* **Given task**
Give all of the lines again exactly as they read.

* **Source excerpt**

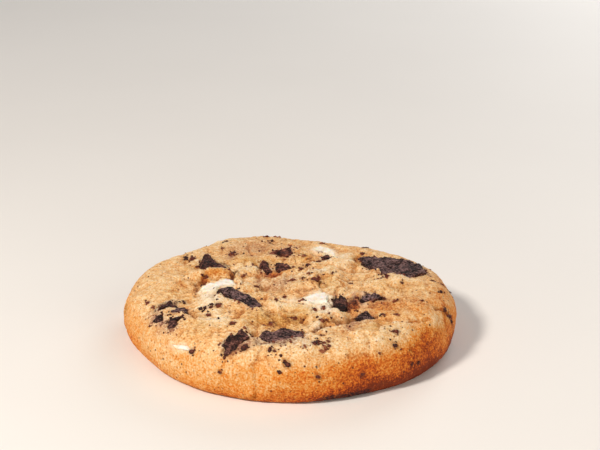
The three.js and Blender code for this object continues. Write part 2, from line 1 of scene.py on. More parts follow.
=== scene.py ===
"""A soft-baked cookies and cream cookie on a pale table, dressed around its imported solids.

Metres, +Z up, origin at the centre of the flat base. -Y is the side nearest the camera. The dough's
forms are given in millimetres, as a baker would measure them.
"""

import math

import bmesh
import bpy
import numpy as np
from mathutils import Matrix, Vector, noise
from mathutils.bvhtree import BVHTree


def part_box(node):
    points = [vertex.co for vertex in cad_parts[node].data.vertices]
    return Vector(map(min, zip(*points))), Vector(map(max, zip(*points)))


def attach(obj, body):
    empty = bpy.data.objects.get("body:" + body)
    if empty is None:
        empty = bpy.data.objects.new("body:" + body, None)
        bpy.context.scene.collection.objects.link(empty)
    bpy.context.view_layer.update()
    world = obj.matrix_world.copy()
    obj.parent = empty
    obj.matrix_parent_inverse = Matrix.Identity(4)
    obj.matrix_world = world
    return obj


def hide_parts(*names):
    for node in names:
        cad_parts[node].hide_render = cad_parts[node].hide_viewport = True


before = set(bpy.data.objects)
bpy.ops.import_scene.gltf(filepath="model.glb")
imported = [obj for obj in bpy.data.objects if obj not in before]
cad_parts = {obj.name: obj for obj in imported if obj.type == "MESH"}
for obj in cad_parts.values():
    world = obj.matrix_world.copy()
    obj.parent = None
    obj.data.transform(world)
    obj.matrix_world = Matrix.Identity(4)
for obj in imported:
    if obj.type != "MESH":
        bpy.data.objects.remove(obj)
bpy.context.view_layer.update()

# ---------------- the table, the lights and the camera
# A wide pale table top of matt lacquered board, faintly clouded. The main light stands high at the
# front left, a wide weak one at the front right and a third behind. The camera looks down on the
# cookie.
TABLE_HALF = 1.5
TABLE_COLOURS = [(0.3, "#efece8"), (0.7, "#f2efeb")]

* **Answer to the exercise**
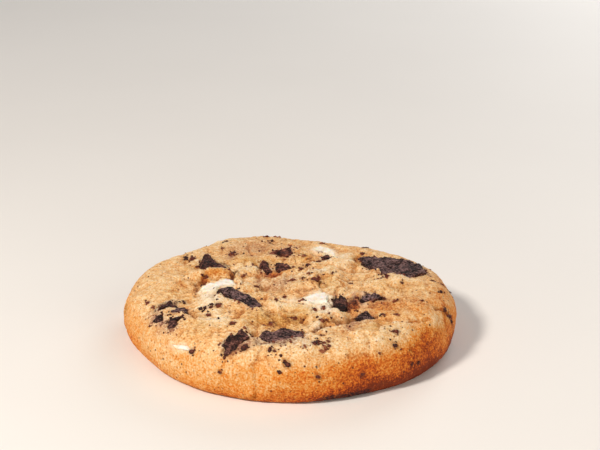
The three.js and Blender code for this object continues. Write part 2, from line 1 of scene.py on. More parts follow.
=== scene.py ===
"""A soft-baked cookies and cream cookie on a pale table, dressed around its imported solids.

Metres, +Z up, origin at the centre of the flat base. -Y is the side nearest the camera. The dough's
forms are given in millimetres, as a baker would measure them.
"""

import math

import bmesh
import bpy
import numpy as np
from mathutils import Matrix, Vector, noise
from mathutils.bvhtree import BVHTree


def part_box(node):
    points = [vertex.co for vertex in cad_parts[node].data.vertices]
    return Vector(map(min, zip(*points))), Vector(map(max, zip(*points)))


def attach(obj, body):
    empty = bpy.data.objects.get("body:" + body)
    if empty is None:
        empty = bpy.data.objects.new("body:" + body, None)
        bpy.context.scene.collection.objects.link(empty)
    bpy.context.view_layer.update()
    world = obj.matrix_world.copy()
    obj.parent = empty
    obj.matrix_parent_inverse = Matrix.Identity(4)
    obj.matrix_world = world
    return obj


def hide_parts(*names):
    for node in names:
        cad_parts[node].hide_render = cad_parts[node].hide_viewport = True


before = set(bpy.data.objects)
bpy.ops.import_scene.gltf(filepath="model.glb")
imported = [obj for obj in bpy.data.objects if obj not in before]
cad_parts = {obj.name: obj for obj in imported if obj.type == "MESH"}
for obj in cad_parts.values():
    world = obj.matrix_world.copy()
    obj.parent = None
    obj.data.transform(world)
    obj.matrix_world = Matrix.Identity(4)
for obj in imported:
    if obj.type != "MESH":
        bpy.data.objects.remove(obj)
bpy.context.view_layer.update()

# ---------------- the table, the lights and the camera
# A wide pale table top of matt lacquered board, faintly clouded. The main light stands high at the
# front left, a wide weak one at the front right and a third behind. The camera looks down on the
# cookie.
TABLE_HALF = 1.5
TABLE_COLOURS = [(0.3, "#efece8"), (0.7, "#f2efeb")]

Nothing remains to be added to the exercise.